French director Gilles Paquet-Brenner (Sarah's Key, Walled In) adapts an early Gillian Flynn novel (of the same name). Dark Places amalgamates all the above narratives into the type of procedural tale rarely seen on the big screen, and usually reserved for lengthier prestige television along the lines of True Detective -- fun fact: the first season of that show was based loosely on SRA events involving The Hosanna Church in Ponchatoula, Louisiana -- as well as thick real-crime books such as Errol Morris's A Wilderness of Error, and investigative podcasts such as NPR's Serial. It is a testament of the screenwriting, acting and editing here that it comes together so satisfyingly. It pleases me that in light of migrating to other media, this kind of filmmaking, the investigative thriller, has not completely disappeared.
Almost two films in one, Dark Places has grown-up Libby Day (Charlize Theron) becoming emotionally re-engaged via a group of innocence project investigators creepily called "Kill Club," in 2009. The club's treasurer and local laundromat owner, Lyle Wirth (Nicholas Hoult) offers cash money to Libby, who is broke and barely treading water in her cluttered Kansas City home. Libby is aimless and lazy, and for the past 20 plus years has been living off donations and book sales of a ghost-written biography she neither wrote nor has even read. His world is one neat activity, as white and orderly as his strip mall laundrettes, lazy and cluttered and desperate, filled with bills, dirty dishes, and urine-yellow curtains.
Libby is initially disgusted by the Kill Club's more affectations elements and in particular, its investigative assumptions that her brother (now played by a bearded Corey Stoll, who projects prison wisdom with verismilitude) has been convicted as an innocent man. But she really needs the money. Their series of brother-sister conversations with the glass wall of security betwixt them effectively form the emotional basis of the film. Clearly Libby is the protagonist of the picture, but careful viewers will note the flashbacks in the film are actually mainly from Ben's perspective, not Libby's. It is either a happy accident or willing subterfuge -- this is a Gillian Flynn novel, after all -- that the opening grainy black and white shot of Libby's mother lovingly comforting Libby implies that the flashbacks are Libby's.
As the procedural effort gets underway to track down all the people involved, and suss out several of the people who were missing, a reconstruction of the events on that fateful night is slowly assembled in a fashion that is nuanced and manifold. Dark Places offers several reasons to explain why people want to boil a crime down to black and white motivations. It shows the headspace of both the children and the parents in the midst of poverty and hysteria. A scene between Hendricks' serene single-mom, who is strapped for both time and cash, and her ominous and pathetic ex-husband Runner (Sean Bridgers, also in Sundance's Rectify, which you should really, also, be watching) in front of their children is an achievement in and of itself for the perfect balance of drama, menace and functional exposition.

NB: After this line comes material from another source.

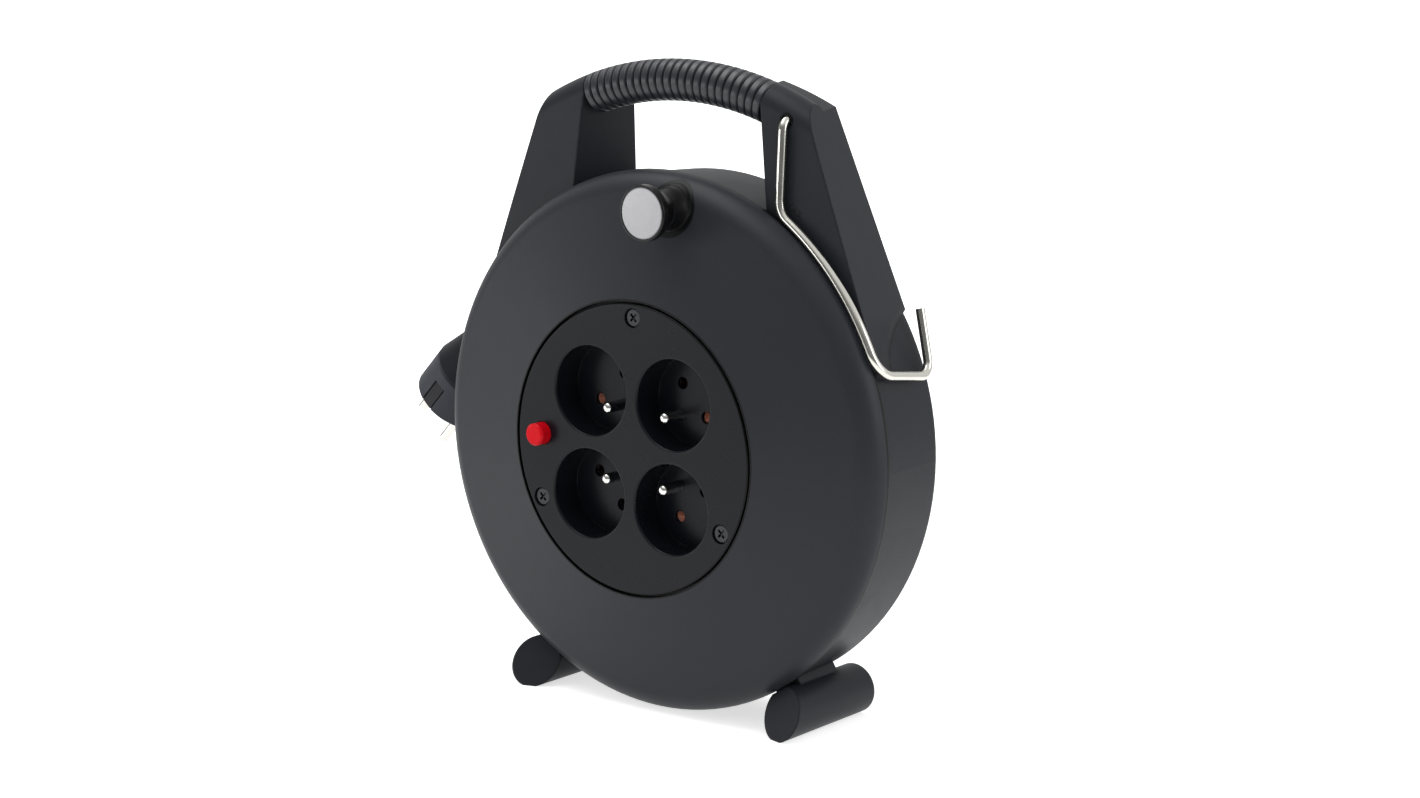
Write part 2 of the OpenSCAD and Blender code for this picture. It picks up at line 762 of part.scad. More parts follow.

It is kind of amazing how much information is packed into Dark Places' crisp 113 minutes. And if the filmmaking is not as ambitious in form nor does it contain any of its pitch black humour, as David Fincher's Flynn adaptation, Gone Girl, things are more ruthlessly efficient, there are similarities in the complexities and motivations of certain female characters in both of these films.
Dark Places is a fabulous dramatization of the moral panic that gripped the United States in the 1980s, and you will find several nods in the background. People familiar with the hysteria of that decade of Geraldo TV Specials, congressional hearings on rock music lyrics and role playing games, or have read Kier-La Janisse and Paul Corupe's recent compilation of essays on the period, Satanic Panic: Pop Cultural Paranoia in the 1980s (of which, full disclosure, the last essay I am responsible for) will no doubt note the significance of Twisted Sister's Dee Snider on a television in the background in one scene.)
Even more importantly, the film articulates that things are never as simple as Satanist or not Satanist, innocent or guilty, even violent intentions or grim accidents. Plus, Dark Places, echoing Donnie Darko of all things, ends with a genuine, emotional, wave of hello between strangers. While I am typically a sucker for this gesture in any movie, it is especially effective in a film notable for Charlize Theron's tense shoulders and grim-downward gaze cultivated over decades of her character, Libby's, unacknowledged pain. Ultimately, it is nice to know that we are all capable of better, given enough time.